3. Any further claims of the Claimant are rejected.
4. The Claimant is directed to immediately and directly inform the Respondent of the relevant bank account to which the Respondent must pay the due amount.
5. The Respondent shall provide evidence of payment of the due amount in accordance with this decision to psdfifa@fifa.org, duly translated, if applicable, into one of the official FIFA languages (English, French, German, Spanish).
6. In the event that the amount due, plus interest as established above is not paid by the Respondent within 45 days, as from the notification by the Claimant of the relevant bank details to the Respondent, the following consequences shall arise:
1.
The Respondent shall be banned from registering any new players, either nationally or internationally, up until the due amount is paid and for the maximum duration of three entire and consecutive registration periods. The aforementioned ban mentioned will be lifted immediately and prior to its complete serving, once the due amount is paid.

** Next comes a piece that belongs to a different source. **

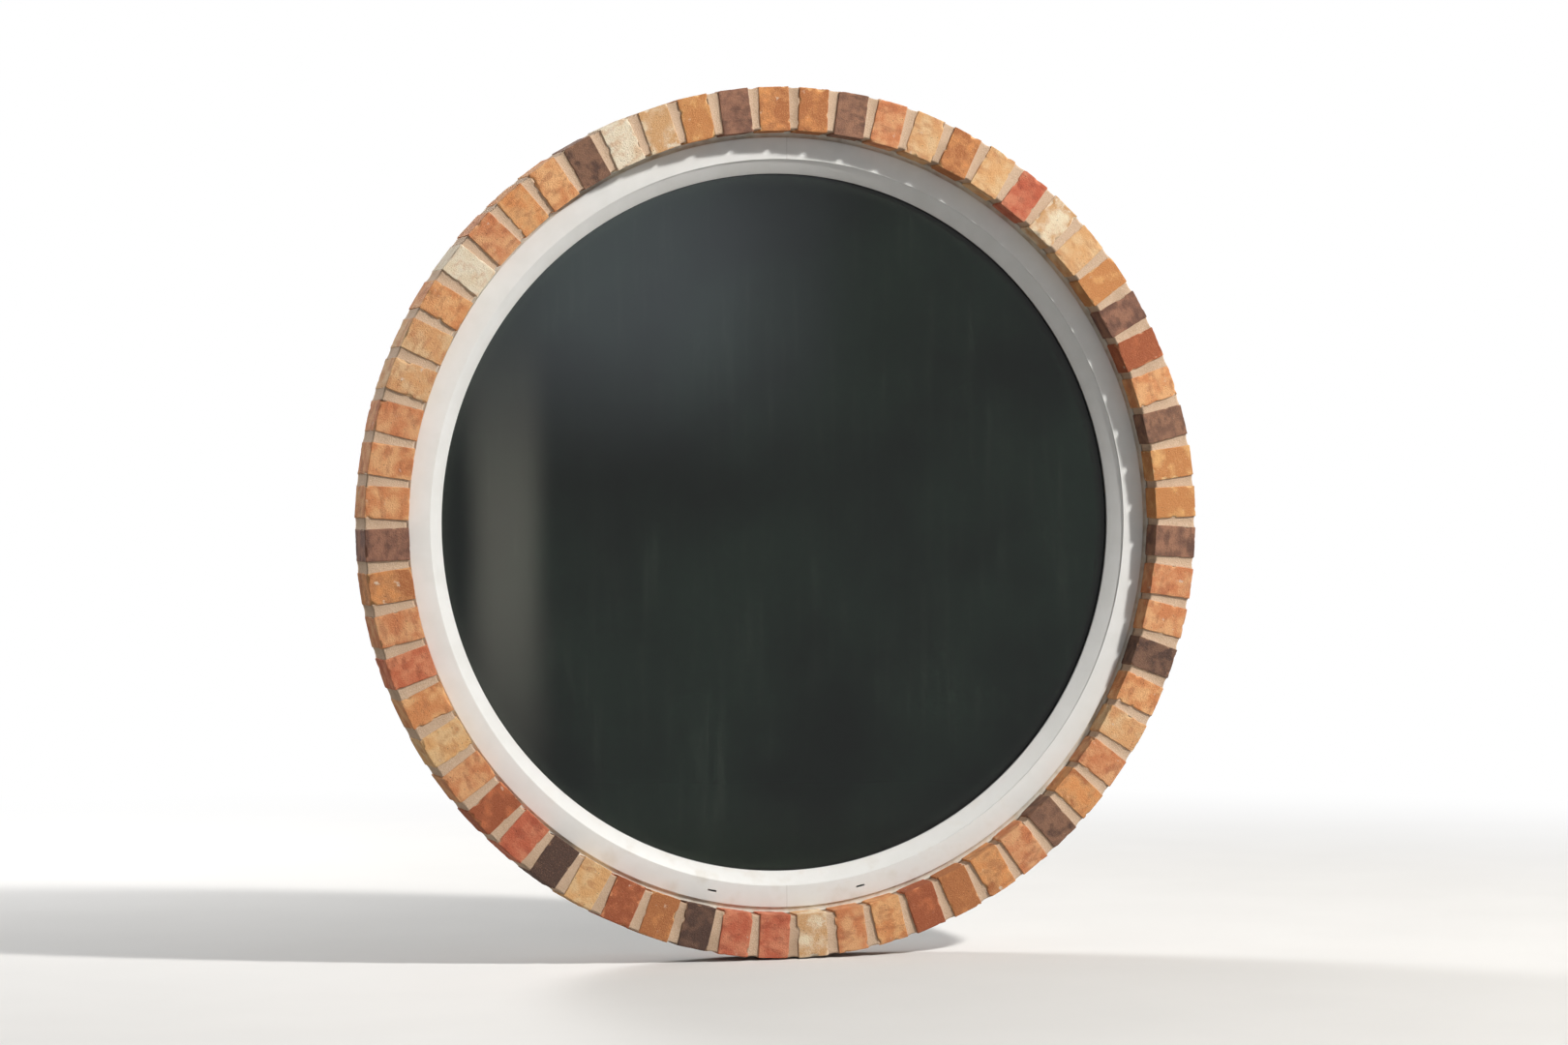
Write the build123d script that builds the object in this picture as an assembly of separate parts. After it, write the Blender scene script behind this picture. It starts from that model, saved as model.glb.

(cf. art. 24bis of the Regulations on the Status and Transfer of Players). 2.
In the event that the payable amount as per in this decision is still not paid by the end of the ban of three entire and consecutive registration periods, the present matter shall be submitted, upon request, to the FIFA Disciplinary Committee.
For the Dispute Resolution Chamber:
Emilio García Silvero
Chief Legal & Compliance Officer
NOTE RELATED TO THE APPEAL PROCEDURE:
According to article 58 par. 1 of the FIFA Statutes, this decision may be appealed against before the Court of Arbitration for Sport (CAS) within 21 days of receipt of the notification of this decision.
NOTE RELATED TO THE PUBLICATION:
FIFA may publish this decision. For reasons of confidentiality, FIFA may decide, at the request of a party within five days of the notification of the motivated decision, to publish an anonymised or a redacted version (cf. article 20 of the Procedural Rules).